Paris is boiling. The mercury hit 42°C on Tuesday, and the city’s canals have turned into makeshift swimming pools. Desperate Parisians, stripped to their underwear, are jumping into the Canal Saint-Martin as France issues a red alert for the heatwave. Meanwhile, in London, the government is patting itself on the back. Sources confirm that UK heatwave preparedness has been compared favourably to France’s chaotic response. But let’s not get too smug.
Uncovered documents from the Environment Agency show that UK contingency plans rely heavily on a patchwork of local initiatives and voluntary organisations. The Met Office’s new early warning system, while praised, has not been tested in a sustained heat event like this. The truth is, we are one power grid failure away from a national crisis.

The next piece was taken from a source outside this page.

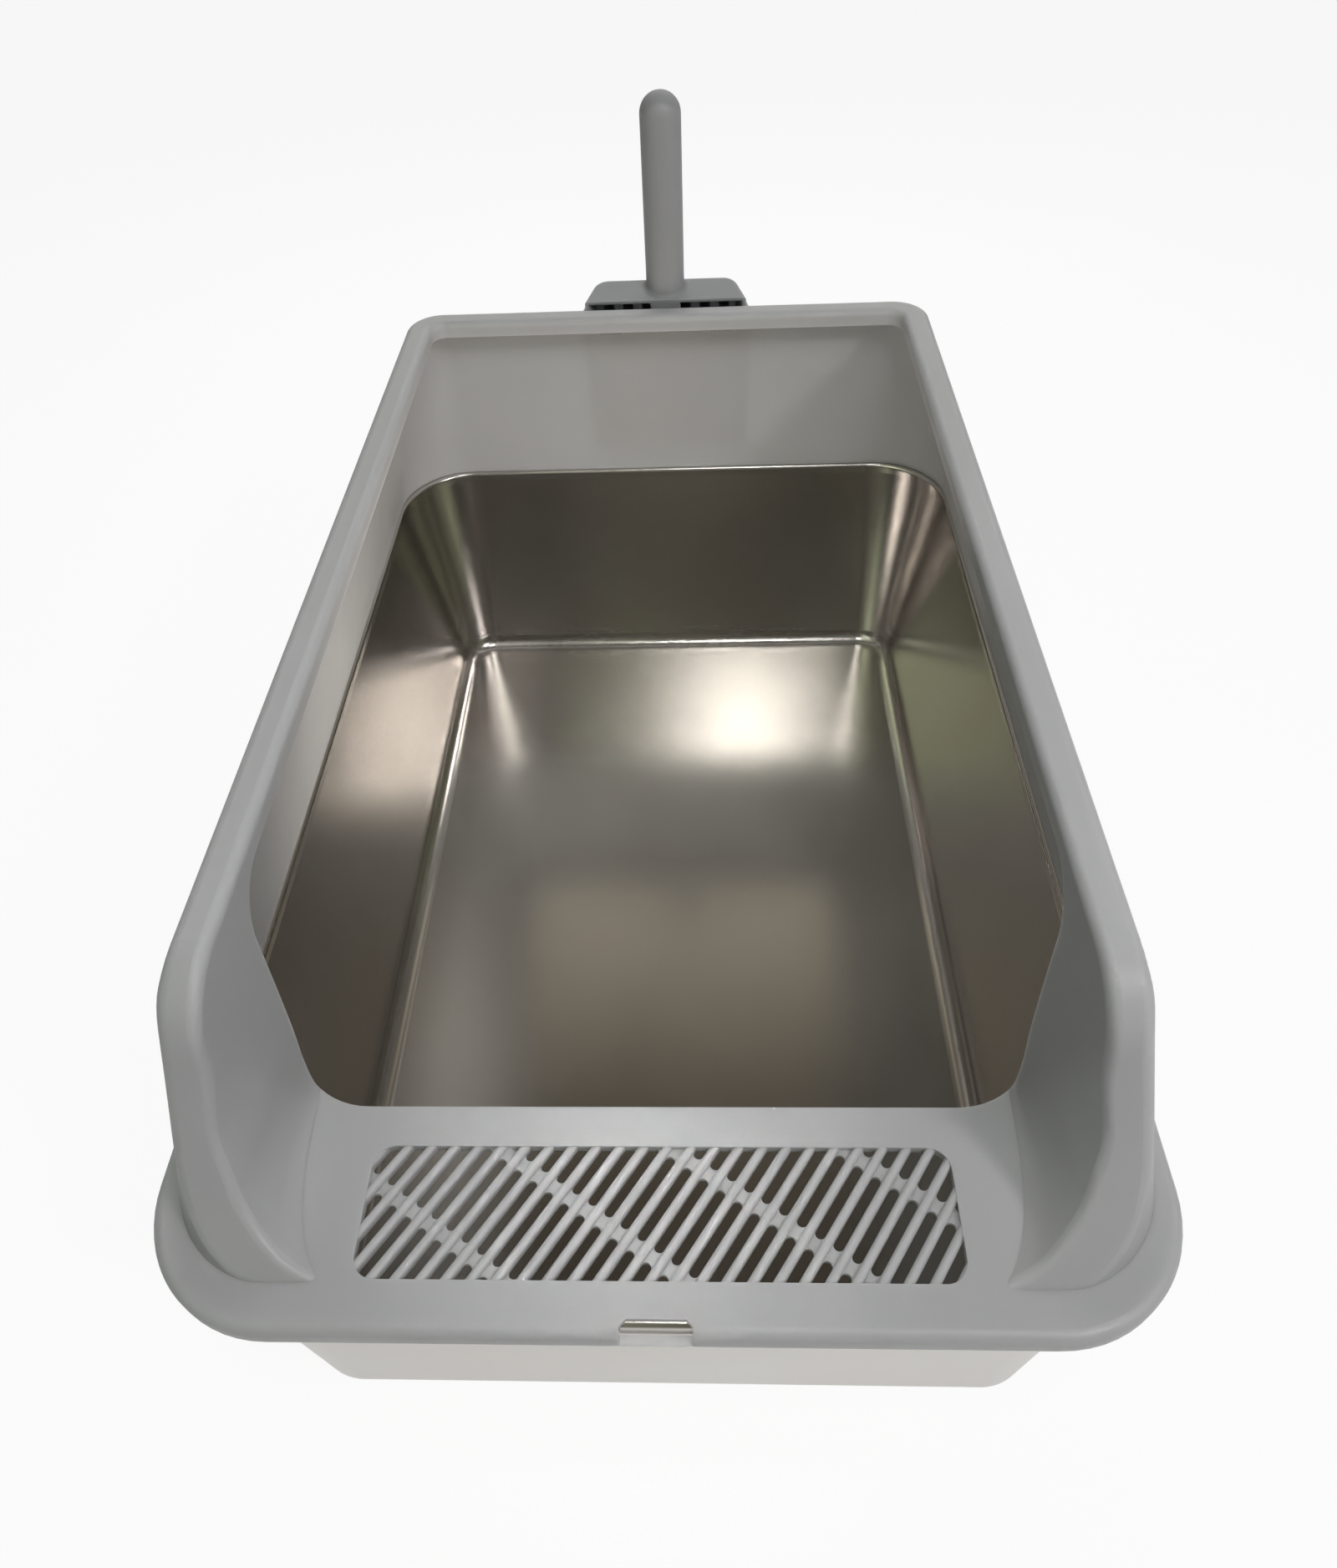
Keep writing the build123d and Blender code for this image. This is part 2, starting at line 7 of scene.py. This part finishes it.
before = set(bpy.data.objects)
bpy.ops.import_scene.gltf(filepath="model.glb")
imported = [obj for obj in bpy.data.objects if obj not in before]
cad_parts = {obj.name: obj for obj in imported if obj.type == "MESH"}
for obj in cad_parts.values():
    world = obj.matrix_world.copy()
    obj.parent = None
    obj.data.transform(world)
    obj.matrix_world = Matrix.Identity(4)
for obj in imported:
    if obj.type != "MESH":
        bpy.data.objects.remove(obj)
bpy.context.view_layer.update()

# The litter tray's finishes, its studio and the photograph's camera. Every shape comes from the
# solids. Lengths are in metres, lamps in watts, and noise runs in waves per metre.

# Most of a noise lies between these two values
NOISE_LOW = 0.3
NOISE_HIGH = 0.7

# Light grey moulding of the enclosure, and the slightly darker one of the scoop and its holder
ENCLOSURE_TONE = (0.47, 0.475, 0.475)
ENCLOSURE_SHADE = (0.445, 0.45, 0.45)
SCOOP_TONE = (0.365, 0.37, 0.375)
SCOOP_SHADE = (0.345, 0.35, 0.355)
MOULDING_IOR = 1.48
MOULDING_ROUGHNESS_LOW = 0.39
MOULDING_ROUGHNESS_HIGH = 0.45
MOULDING_GLOW_SHARE = 1.0
MOULDING_GLOW_DEPTH = 0.006
MOULDING_GLOW_COLOURS = (1.0, 1.0, 1.0)
MOULDING_CLOUD_WAVES = 9.0
MOULDING_CLOUD_DETAIL = 4.0
MOULDING_FLOW_WAVES = (40.0, 40.0, 6.0)
MOULDING_FLOW_DETAIL = 2.0
MOULDING_GRAIN_WAVES = 2600.0
MOULDING_GRAIN_DETAIL = 2.0
MOULDING_GRAIN_STRENGTH = 0.10
MOULDING_GRAIN_DEPTH = 0.0002

# Satin drawn steel of the pan, with faint draw marks low on its rear wall
STEEL_TONE = (0.61, 0.59, 0.555)
STEEL_SHADE = (0.55, 0.525, 0.49)
STEEL_ROUGHNESS_LOW = 0.215
STEEL_ROUGHNESS_HIGH = 0.24
STEEL_CLOUD_WAVES = 7.0
STEEL_CLOUD_DETAIL = 4.0
ROLLING_WAVES = (14.0, 14.0, 1100.0)
ROLLING_DETAIL = 3.0
ROLLING_ROUGHNESS = 0.01
ROLLING_STRENGTH = 0.015
ROLLING_DEPTH = 0.0002
DENT_WAVES = (9.0, 9.0, 16.0)
DENT_DETAIL = 1.0
DENT_STRENGTH = 0.05
DENT_DEPTH = 0.003
DRAW_MARK_TONE = (0.40, 0.38, 0.36)
DRAW_MARK_SHARE = 0.4
DRAW_MARK_ROUGHNESS = 0.1
DRAW_MARK_WAVES = (16.0, 90.0, 260.0)
DRAW_MARK_DETAIL = 4.0
DRAW_MARK_FINENESS = 0.6
DRAW_MARK_START = 0.52
DRAW_MARK_FULL = 0.72
DRAW_MARK_FULL_HEIGHT = 0.014
DRAW_MARK_TOP = 0.034
DRAW_MARK_FRONT = 0.255
DRAW_MARK_REAR = 0.272

# Pale floor, which reaches far past the frame and lies just under the pan
FLOOR_HALF_WIDTH = 12.0
FLOOR_DROP = 0.0005
FLOOR_TONE = (0.9, 0.9, 0.9, 1.0)
FLOOR_SEEN_WHITE = 0.92
FLOOR_MIRRORED_WHITE = 0.5

# The room that the steel mirrors. A direction's height is 0 at the horizon and 1 straight up,
# its X is positive to the right and its Y to the rear.
WHITE = (1.0, 1.0, 1.0, 1.0)
FRONT_HORIZON = (0.6, 0.6, 0.6)
FRONT_WALL = (0.085, 0.07, 0.056)
FRONT_HORIZON_TOP = 0.02
FRONT_WALL_FOOT = 0.3
CEILING_BRIGHT = (0.60, 0.555, 0.465)
CEILING_DIM = (0.068, 0.056, 0.041)
CEILING_DARK = (0.038, 0.031, 0.023)
CEILING_SIDES = (0.15, 0.134, 0.114)
CEILING_BRIGHT_TOP = 0.79
CEILING_DIM_FOOT = 0.875
CEILING_DIM_TOP = 0.88
CEILING_DARK_FOOT = 0.94
CEILING_SIDE_START = 0.29
CEILING_SIDE_FULL = 0.45
FRONT_END = 0.0
CEILING_START = 0.2
LEFT_GLOW = (0.60, 0.64, 0.50)
LEFT_GLOW_FULL_X = -0.40
LEFT_GLOW_END_X = 0.0
LEFT_GLOW_FULL_Y = -0.50
LEFT_GLOW_END_Y = -0.10

# Soft light from the room: little from the front, more from behind
SOFT_FRONT = (0.015, 0.016, 0.016)
SOFT_REAR = (0.26, 0.27, 0.27)
SOFT_REAR_START = 0.05
SOFT_REAR_FULL = 0.55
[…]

The bodies are piling up in France. At least four deaths have been linked to the heat, with the elderly and homeless most at risk. In Paris, hospitals are overwhelmed, and the morgues are full. The French government has activated emergency cooling centres, but they are few and far between. The rich flee to the coast; the poor sweat it out in concrete towers.
Back in the UK, the narrative is one of relief. The Heatwave Plan for England, updated in 2023, includes a new ‘Level 4’ response for extreme events. But critics argue that the plan lacks teeth. There is no legal obligation for care homes to provide air conditioning. No national register of vulnerable people. No mandatory breaks for outdoor workers. The comparison with France is favourable because France is in meltdown, not because the UK is a model of preparedness.
Let’s talk about the money. The French energy giant EDF has shut down four nuclear reactors because the rivers used for cooling are too hot. That’s a 6% reduction in national power capacity. In the UK, we have no such issue because our nuclear plants are mostly coastal. But our aging infrastructure is creaking. The National Grid has issued a warning about potential blackouts if the heatwave continues. So much for comparing favourably.
The real scandal is the lack of investment. The government’s own Climate Change Committee warned in 2022 that the UK is not prepared for the increase in extreme heat events. Their report, buried in a drawer at Whitehall, called for £5 billion in adaptation spending. Instead, we got a 0.5% budget cut for the Environment Agency. The money that could have been used to install public cooling centres, plant shade trees, and insulate homes is nowhere to be seen.
But let’s not forget the human cost. In France, the elderly are dying alone in unventilated apartments. In the UK, the same fate awaits if we don’t act. The comparison is a distraction. A way for ministers to avoid hard questions. The truth is, both countries are failing their citizens. The only difference is the speed of the collapse.
As I write this, the temperature in Paris is still rising. The canals are crowded. The ambulances are silent because there are no more to send. And in London, the government is issuing press releases about how well we’re doing. Don’t believe them. Follow the money. Find the bodies. The heatwave is just the beginning.